Crimson, frosty with dew, the roses bend where
thou afar, moving in the glamorous sun,
drinkst in life of earth, of the air, the tissue
golden about thee.
Green the ways, the breath of the fields is thine there,
open lies the land, yet the steely going
darkly hast thou dared and the dreaded aether
parted before thee.
Swift at courage thou in the shell of gold, casting
a-loose the cloak of the body, earnest
straight, then shone thine oriel and the stunned light
faded about thee.
Half the graven shoulder, the throat aflash with
strands of light inwoven about it, loveliest
of all things, frail alabaster, ah me!
swift in departing.
Clothed in goldish weft, delicately perfect,
gone as wind! The cloth of the magical hands!
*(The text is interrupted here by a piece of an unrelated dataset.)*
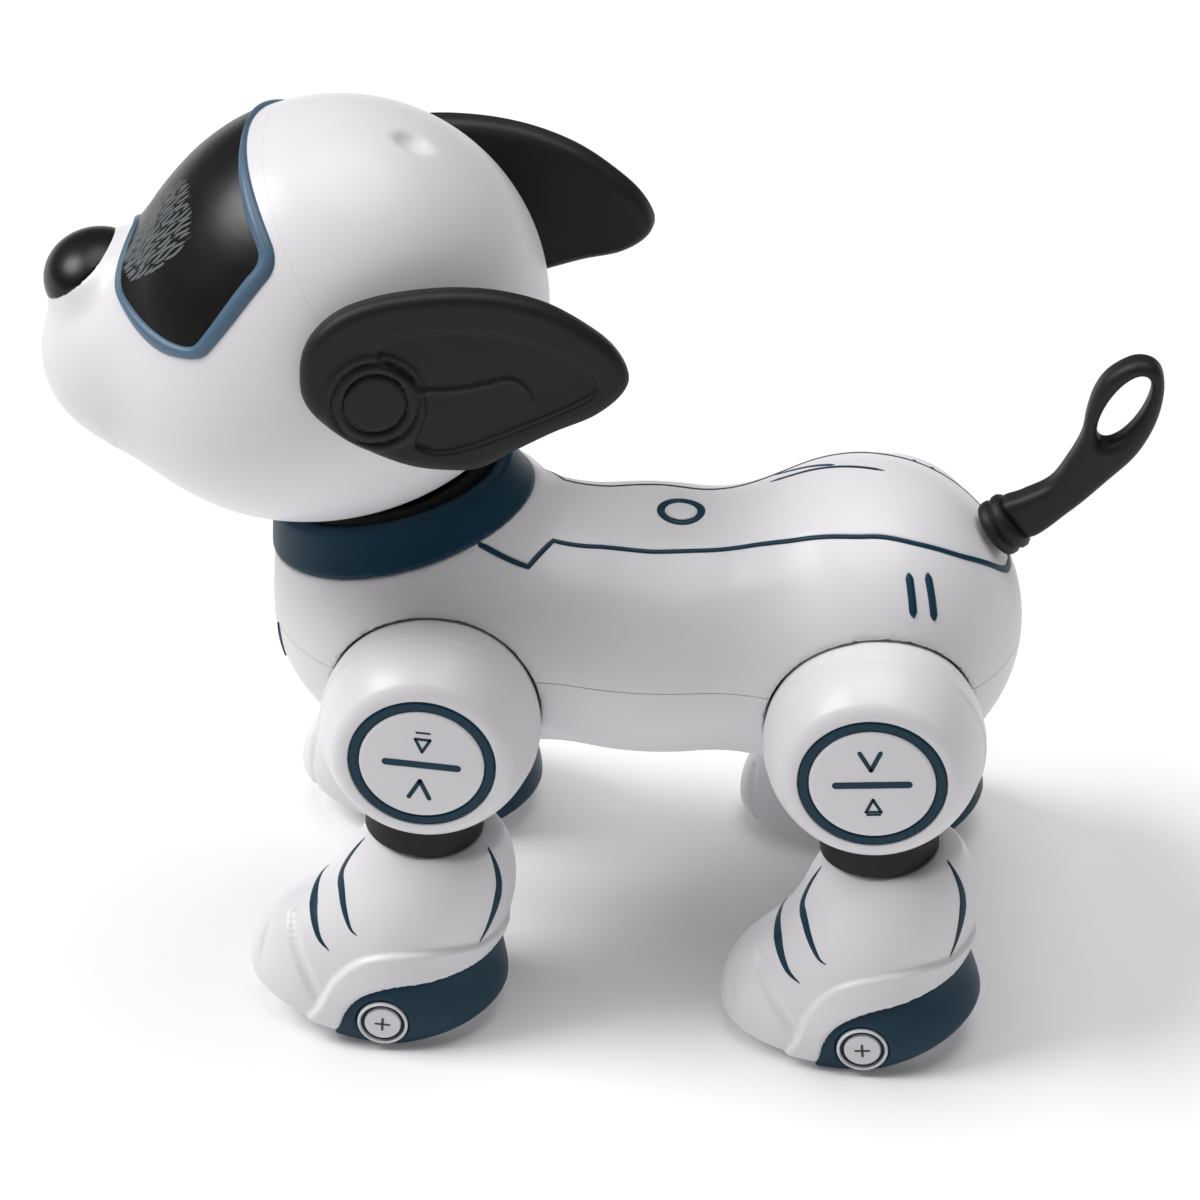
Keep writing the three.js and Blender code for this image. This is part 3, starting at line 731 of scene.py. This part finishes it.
def eye_marks():
    """Each eye is printed under the visor as close rows of broken strokes, running up the face."""
    seeded = np.random.default_rng(7)
    lens = grown(BRIDGE, 0.3)
    shapes = []
    for lane in np.arange(1.5, 28, 1.0):
        spot = -19.0
        while spot < 9:
            length = seeded.uniform(4.0, 11.0)
            up = np.linspace(spot, spot + length, 9)
            sway = 0.22 * np.sin(up * 0.9 + seeded.uniform(0, 6))
            line = np.column_stack([lane + 0.16 * (up + 5) + sway, up])
            line = line[outline_distance(EYE, line) < 0]
            spot += length + seeded.uniform(0.2, 0.7)
            if len(line) < 2:
                continue
            half = np.full(len(line), seeded.uniform(0.37, 0.45))
            half[[0, -1]] = 0.1
            for side in SIDES.values():
                a = (line + np.column_stack([half, half * 0])) * [side, 1]
                b = (line - np.column_stack([half, half * 0])) * [side, 1]
                shapes.append(strip(lens, a, b, face_drop, [(0, -0.03), (0.5, 0.05), (1, -0.03)]))
    piece("eye_marks", joined(*shapes), GREY, "head")


def nose():
    """A glossy button set into the top of the muzzle."""
    whole = both(0.8, NOSE_FIELD, half_space(NOSE_CUT[0], NOSE_CUT[1] - 0.5, -1))
    shape = skin(whole, [106, -15, 146], [138, 15, 172], 0.6)
    piece("nose_button", shape, GLOSS, "head", "nose", sharp=50)


# ---------- Neck and torso ----------
BODY_FIELD = blend(
    12,
    ellipsoid([52, 0, 82.5], [36.5, 37, 33]),
    ellipsoid([4, 0, 80], [50, 35.5, 27.5]),
    ellipsoid([-42, 0, 83], [35.5, 39, 34.5]),
    ellipsoid([60.5, 0, 108.5], [26.5, 22, 28], 18),
)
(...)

Thou a slight thing, thou in access of cunning
dar'dst to assume this?
(P, 64–65)
Like Gautier's "À une robe rose," "Apparuit" objectifies the poet's fleeting vision in a painterly fashion through the play of color, light, and a virtual arabesque of line and movement. The opening stanza situates the vision and establishes the governing color scheme as well as the fulgurant light which permits the apparition: "Life died down in the lamp and flickered,/Caught at the wonder." Containing a curious echo of the concluding quatrain of Baudelaire's "Les Bijoux," "Apparuit" moves from the darkness of the portal to the radiant, sunlit world of the woman. The poem enacts a progressive idealization and etherealization of the woman whereby she "cast[s] a-loose the cloak of the body," loses all solidity, becoming a fragile, airy, "slight thing."